## WRITTEN PROBLEM
Only the lines from the one containing "buildPocketWelt(-1), WOOL, 0.92, 0);" down to the one containing "obj.data.transform(world)" should be printed, exactly as they stand, ends included.

## COLLECTED DATA
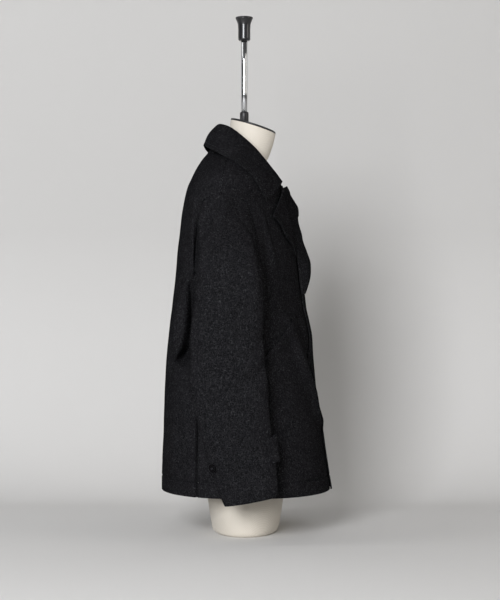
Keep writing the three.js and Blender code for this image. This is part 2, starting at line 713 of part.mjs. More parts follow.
// Slant pocket welt: a strip on the front, below and in front of the pocket's mouth.
function buildPocketWelt(side) {
  const along0 = girthAtY(POCKET.topZ, POCKET.topY);
  const along1 = girthAtY(POCKET.lowZ, POCKET.lowY);
  const run = new THREE.Vector2(along1 - along0, POCKET.lowZ - POCKET.topZ);
  const across = new THREE.Vector2(run.y, -run.x).normalize();
  const grid = (out) => {
    const rows = [];
    for (let i = 0; i < 3; i++) {
      const row = [];
      for (let j = 0; j < 10; j++) {
        const s = along0 + (run.x * j) / 9 + across.x * POCKET.width * (i / 2);
        const z = POCKET.topZ + (run.y * j) / 9 + across.y * POCKET.width * (i / 2);
        row.push(coatPoint(side, z, s, LAY_GAP + 1 + out));
      }
      rows.push(row);
    }
    return rows;
  };
  return sheetSolid(grid(POCKET.thick), grid(0), false);
}

// Point of the right sleeve below its head, moved out by a distance.
function sleevePoint(z, degrees, out) {
  const row = { z };
  for (const name of ["front", "back", "x", "thick", "tilt", "power"]) {
    const rows = SLEEVE.slice().reverse();
    row[name] = smoothAt(rows, z, name);
  }
  return sleeveSection(row, (degrees * Math.PI) / 180, -out);
}

// Cuff tab: comes from the inner side round the front of the sleeve and ends on the outer side.
function cuffTabGrids() {
  const columns = 15;
  const grid = (out) =>
    [0, 0.5, 1].map((share) => {
      const row = [];
      for (let j = 0; j < columns; j++) {
        const t = j / (columns - 1);
        const degrees = TAB.innerAngle + (TAB.outerAngle - TAB.innerAngle) * t;
        const top = TAB.top + TAB.peak * Math.exp(-Math.pow((degrees - 4) / 14, 2));
        const proud = TAB.lift * Math.pow(Math.sin(Math.PI * t), 1.5);
        row.push(sleevePoint(TAB.bottom + (top - TAB.bottom) * share, degrees, LAY_GAP + TAB.clear + proud + out));
      }
      return row;
    });
  return { outer: grid(TAB.thick), inner: grid(0) };
}

function cuffButtonRings() {
  const at = sleevePoint(BUTTON.z, BUTTON.angle, 0);
  const a = sleevePoint(BUTTON.z, BUTTON.angle + 3, 0).sub(sleevePoint(BUTTON.z, BUTTON.angle - 3, 0));
  const up = sleevePoint(BUTTON.z + 6, BUTTON.angle, 0).sub(sleevePoint(BUTTON.z - 6, BUTTON.angle, 0)).normalize();
  const face = new THREE.Vector3().crossVectors(a, up).normalize();
  if (face.x > 0) face.negate();
  const across = new THREE.Vector3().crossVectors(up, face).normalize();
  return BUTTON_PROFILE.map((row) => {
    const ring = [];
    for (let j = 0; j < 20; j++) {
      const angle = (2 * Math.PI * j) / 20;
      const p = at.clone().addScaledVector(face, BUTTON.gap + row.z);
      p.addScaledVector(across, row.r * Math.cos(angle)).addScaledVector(up, row.r * Math.sin(angle));
      ring.push(p);
    }
    return ring;
  });
}

// Collar: outer edge, fall, fold and stand down to the neck seam.
function collarGrids() {
  const stations = [];
  for (let i = 0; i < COLLAR.length - 1; i++) stations.push(i, i + 0.5);
  stations.push(COLLAR.length - 1);
  const table = COLLAR.map((row, i) => ({ ...row, z: i }));
  const foldRadius = 4.6;
  const profile = (q, side, out) => {
    const g = (name) => smoothAt(table, q, name);
    const fold = new THREE.Vector3(side * g("foldX"), g("foldY"), g("foldZ"));
    const neckZ = q < 0.6 ? NECK_BACK_Z : g("neckZ");
    const neck = neckSeam(side, q, neckZ, -WALL / 2);
    const neckFace = neckSeam(side, q, neckZ, -out);
    const edge = new THREE.Vector3(side * g("edgeX"), g("edgeY"), g("edgeZ"));
    const stand = neck.clone().sub(fold);
    const outward = edge.clone().sub(neck);
    outward.addScaledVector(stand, -outward.dot(stand) / stand.lengthSq()).normalize();
    const up = stand.clone().normalize().negate();
    const radius = foldRadius - (WALL - out);
    const centre = fold.clone().addScaledVector(up, -foldRadius);
    const fall = edge.clone().sub(centre);
    const tangent = fall.clone().normalize();
    const across = new THREE.Vector3().crossVectors(outward, up);
    const normal = new THREE.Vector3().crossVectors(across, tangent).normalize();
    if (normal.dot(outward) < 0) normal.negate();
    const points = [];
    const shoulder = centre.clone().addScaledVector(normal, foldRadius);
    for (let k = 0; k < 5; k++) {
      const t = k / 5;
      const p = edge.clone().lerp(shoulder, t).addScaledVector(normal, 4 * Math.sin(Math.PI * t) - WALL);
      points.push(pushClear(p, 4).addScaledVector(normal, out));
    }
    const fromAngle = Math.atan2(normal.dot(up), normal.dot(outward));
    for (let k = 0; k <= 4; k++) {
      const angle = fromAngle + ((Math.PI - fromAngle) * k) / 4;
      const p = centre.clone().addScaledVector(outward, radius * Math.cos(angle));
      points.push(p.addScaledVector(up, radius * Math.sin(angle)));
    }
    const top = points[points.length - 1].clone();
    points.push(top.clone().lerp(neckFace, 0.5), neckFace);
    return points;
  };
  const build = (out) => {
    const right = stations.map((q) => profile(q, -1, out)).reverse();
    const left = stations.slice(1).map((q) => profile(q, 1, out));
    return [...right, ...left];
  };
  return { outer: build(WALL), inner: build(0) };
}

// Moves a point out from the middle of its level until it stands clear of the coat's outer face.
function pushClear(p, margin) {
  if (p.z > NECK_POINT_Z + 20) return p;
  const fade = smoothStep(NECK_POINT_Z + 5, NECK_POINT_Z + 20, p.z);
  const midY = smoothAt(BODY, p.z, "midY");
  const atFront = p.y < midY;
  const depth = Math.abs(smoothAt(BODY, p.z, atFront ? "front" : "back") - midY);
  const power = smoothAt(BODY, p.z, atFront ? "frontPower" : "backPower");
  const half = smoothAt(BODY, p.z, "half");
  const sum = Math.pow(Math.abs(p.x) / half, power) + Math.pow(Math.abs(p.y - midY) / depth, power);
  const reach = Math.hypot(p.x, p.y - midY);
  const clear = reach / Math.pow(sum, 1 / power) + margin;
  if (reach >= clear) return p;
  const want = clear + (reach - clear) * fade;
  p.x *= want / reach;
  p.y = midY + ((p.y - midY) * want) / reach;
  return p;
}

// Closed solid of rings of points, with flat ends.
function ringSolid(rings) {
  const columns = rings[0].length;
  const flat = [];
  for (const ring of rings) for (const p of ring) flat.push(p.x, p.y, p.z);
  const low = gridCentre(rings[0]);
  const high = gridCentre(rings[rings.length - 1]);
  flat.push(low.x, low.y, low.z, high.x, high.y, high.z);
  const first = rings.length * columns;
  const index = [];
  for (let i = 0; i < rings.length - 1; i++) {
    for (let j = 0; j < columns; j++) {
      const k = (j + 1) % columns;
      index.push(i * columns + j, i * columns + k, (i + 1) * columns + k);
      index.push(i * columns + j, (i + 1) * columns + k, (i + 1) * columns + j);
    }
  }
  for (let j = 0; j < columns; j++) {
    const k = (j + 1) % columns;
    index.push(first, k, j);
    index.push(first + 1, (rings.length - 1) * columns + j, (rings.length - 1) * columns + k);
  }
  const geometry = new THREE.BufferGeometry();
  geometry.setAttribute("position", new THREE.Float32BufferAttribute(flat, 3));
  geometry.setIndex(index);
  return faceOut(geometry);
}

function ellipseRing(half, front, back, z, tilt, columns, frontPower, backPower) {
  const ring = [];
  const midY = (front + back) / 2;
  for (let j = 0; j < columns; j++) {
    const angle = (2 * Math.PI * j) / columns;
    const c = Math.cos(angle);
    const s = Math.sin(angle);
    const power = c > 0 ? frontPower : backPower;
    const x = half * Math.sign(s) * Math.pow(Math.abs(s), 2 / power);
    const y = midY - ((back - front) / 2) * Math.sign(c) * Math.pow(Math.abs(c), 2 / power);
    ring.push(new THREE.Vector3(x, y, z + tilt * (y - midY)));
  }
  return ring;
}

function buildTorso() {
  const levels = [0, 4, 20, 52, 90, 140, 220, 300, 400, 500, 580, 640, 680, 700];
  levels.push(712, 723, 734, 742, 749, 757, 768, 785, 803, 822);
  const rings = levels.map((z) => {
    const g = (name) => smoothAt(TORSO, z, name);
    const frontPower = z > 740 ? 2 : 2.2 - 0.6 * smoothStep(420, 620, z);
    const backPower = z > 700 ? 2 : 2.2;
    return ellipseRing(g("half"), g("front"), g("back"), z, g("tilt"), TORSO_COLUMNS, frontPower, backPower);
  });
  return ringSolid(rings);
}

function buildNeckCap() {
  const cap = NECK;
  const rings = [0, cap.plate - 0.8, cap.plate].map((rise, i) => {
    const half = cap.radius - (i === 2 ? 0.8 : 0);
    const depth = half * 0.955;
    return ellipseRing(half, cap.y - depth, cap.y + depth, cap.z + rise, cap.tilt, TORSO_COLUMNS, 2, 2);
  });
  return ringSolid(rings);
}

// Short round socket whose lower end follows the sloping cap.
function buildSocket() {
  const foot = NECK.z + NECK.plate + SOCKET.gap;
  const low = ellipseRing(SOCKET.radius, -SOCKET.radius, SOCKET.radius, foot - NECK.tilt * NECK.y, NECK.tilt, 28, 2, 2);
  const high = ellipseRing(SOCKET.radius, -SOCKET.radius, SOCKET.radius, SOCKET.top, 0, 28, 2, 2);
  return ringSolid([low, high]);
}

function lathe(profile, columns, x, y) {
  const rings = profile.map((row) => {
    const ring = [];
    for (let j = 0; j < columns; j++) {
      const angle = (2 * Math.PI * j) / columns;
      ring.push(new THREE.Vector3(x + row.r * Math.cos(angle), y + row.r * Math.sin(angle), row.z));
    }
    return ring;
  });
  return ringSolid(rings);
}

addMesh("back", buildBack(), WOOL, 0.92, 0);
addMesh("front_right", buildFront(-1), WOOL, 0.92, 0);
addMesh("front_left", buildFront(1), WOOL, 0.92, 0);
const sleeve = buildSleeves();
addMesh("sleeve_right", sheetSolid(sleeve.outer, sleeve.inner, true), WOOL, 0.92, 0);
addMesh("sleeve_left", sheetSolid(mirrored(sleeve.outer), mirrored(sleeve.inner), true), WOOL, 0.92, 0);
const lapelRight = lapelGrids(-1);
addMesh("lapel_right", sheetSolid(lapelRight.outer, lapelRight.inner, false), WOOL_DARK, 0.92, 0);
const lapelLeft = lapelGrids(1);
addMesh("lapel_left", sheetSolid(lapelLeft.outer, lapelLeft.inner, false), WOOL_DARK, 0.92, 0);
const collar = collarGrids();
addMesh("collar", sheetSolid(collar.outer, collar.inner, false), WOOL, 0.92, 0);

addMesh("pocket_welt_right", buildPocketWelt(-1), WOOL, 0.92, 0);
addMesh("pocket_welt_left", buildPocketWelt(1), WOOL, 0.92, 0);
const tab = cuffTabGrids();
addMesh("cuff_tab_right", sheetSolid(tab.outer, tab.inner, false), WOOL, 0.92, 0);
addMesh("cuff_tab_left", sheetSolid(mirrored(tab.outer), mirrored(tab.inner), false), WOOL, 0.92, 0);
const buttonRings = cuffButtonRings();
addMesh("cuff_button_right", ringSolid(buttonRings), 0x18181b, 0.35, 0);
addMesh("cuff_button_left", ringSolid(mirrored(buttonRings)), 0x18181b, 0.35, 0);
addMesh("form_torso", buildTorso(), 0xd9cfb8, 0.9, 0);
addMesh("form_neck_cap", buildNeckCap(), 0x1c1c1e, 0.55, 0);
addMesh("form_rod_socket", buildSocket(), 0x1c1c1e, 0.5, 0);
const rodProfile = [{ r: ROD.radius, z: SOCKET.top + 0.3 }, { r: ROD.radius, z: ROD.top }];
addMesh("form_rod", lathe(rodProfile, 28, 0, 0), 0xc8cbd0, 0.2, 1);
addMesh("form_knob", lathe(KNOB, 20, 0, 0), 0x1a1a1c, 0.5, 0);

export default root;
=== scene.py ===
"""A short dark wool coat on a limbless dress form: the visual model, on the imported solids."""

import math

import bmesh
import bpy
import numpy as np
from mathutils import Matrix, Vector


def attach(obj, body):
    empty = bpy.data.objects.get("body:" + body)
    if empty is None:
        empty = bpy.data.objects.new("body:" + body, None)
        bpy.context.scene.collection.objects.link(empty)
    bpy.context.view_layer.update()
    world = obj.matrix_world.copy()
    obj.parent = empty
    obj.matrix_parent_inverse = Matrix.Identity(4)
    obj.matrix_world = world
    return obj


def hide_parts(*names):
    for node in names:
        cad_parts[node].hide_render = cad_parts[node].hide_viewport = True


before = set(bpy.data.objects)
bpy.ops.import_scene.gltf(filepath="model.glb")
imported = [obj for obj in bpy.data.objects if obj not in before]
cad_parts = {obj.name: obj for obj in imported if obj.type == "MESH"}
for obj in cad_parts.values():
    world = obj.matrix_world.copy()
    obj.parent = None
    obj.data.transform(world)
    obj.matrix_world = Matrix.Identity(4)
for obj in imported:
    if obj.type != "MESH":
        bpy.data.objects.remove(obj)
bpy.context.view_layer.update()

# Sizes in millimetres, as in the part's source.
WALL = 3.0
SEAM_GAP = 0.35
LAY_GAP = 0.4
OVERLAP_GAP = 1.4
# Height of the stitch line over the hem of the body, and over the folded edge of a sleeve.
STITCH_RISE = 28.0
SLEEVE_STITCH_RISE = 26.0
HEM_Z = 84.0
UNDERARM_Z = 520.0
ARMHOLE_TOP_Z = 675.0
SLEEVE_TOP_Z = 500.0
SLEEVE_HEM_Z = 82.0
NECK_POINT_Z = 768.0
NECK_BACK_Z = 791.0
OVERLAP_X = 38.0
BREAK_Z = 476.0
RIGHT = -1
LEFT = 1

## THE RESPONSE
addMesh("pocket_welt_right", buildPocketWelt(-1), WOOL, 0.92, 0);
addMesh("pocket_welt_left", buildPocketWelt(1), WOOL, 0.92, 0);
const tab = cuffTabGrids();
addMesh("cuff_tab_right", sheetSolid(tab.outer, tab.inner, false), WOOL, 0.92, 0);
addMesh("cuff_tab_left", sheetSolid(mirrored(tab.outer), mirrored(tab.inner), false), WOOL, 0.92, 0);
const buttonRings = cuffButtonRings();
addMesh("cuff_button_right", ringSolid(buttonRings), 0x18181b, 0.35, 0);
addMesh("cuff_button_left", ringSolid(mirrored(buttonRings)), 0x18181b, 0.35, 0);
addMesh("form_torso", buildTorso(), 0xd9cfb8, 0.9, 0);
addMesh("form_neck_cap", buildNeckCap(), 0x1c1c1e, 0.55, 0);
addMesh("form_rod_socket", buildSocket(), 0x1c1c1e, 0.5, 0);
const rodProfile = [{ r: ROD.radius, z: SOCKET.top + 0.3 }, { r: ROD.radius, z: ROD.top }];
addMesh("form_rod", lathe(rodProfile, 28, 0, 0), 0xc8cbd0, 0.2, 1);
addMesh("form_knob", lathe(KNOB, 20, 0, 0), 0x1a1a1c, 0.5, 0);

export default root;
=== scene.py ===
"""A short dark wool coat on a limbless dress form: the visual model, on the imported solids."""

import math

import bmesh
import bpy
import numpy as np
from mathutils import Matrix, Vector


def attach(obj, body):
    empty = bpy.data.objects.get("body:" + body)
    if empty is None:
        empty = bpy.data.objects.new("body:" + body, None)
        bpy.context.scene.collection.objects.link(empty)
    bpy.context.view_layer.update()
    world = obj.matrix_world.copy()
    obj.parent = empty
    obj.matrix_parent_inverse = Matrix.Identity(4)
    obj.matrix_world = world
    return obj


def hide_parts(*names):
    for node in names:
        cad_parts[node].hide_render = cad_parts[node].hide_viewport = True


before = set(bpy.data.objects)
bpy.ops.import_scene.gltf(filepath="model.glb")
imported = [obj for obj in bpy.data.objects if obj not in before]
cad_parts = {obj.name: obj for obj in imported if obj.type == "MESH"}
for obj in cad_parts.values():
    world = obj.matrix_world.copy()
    obj.parent = None
    obj.data.transform(world)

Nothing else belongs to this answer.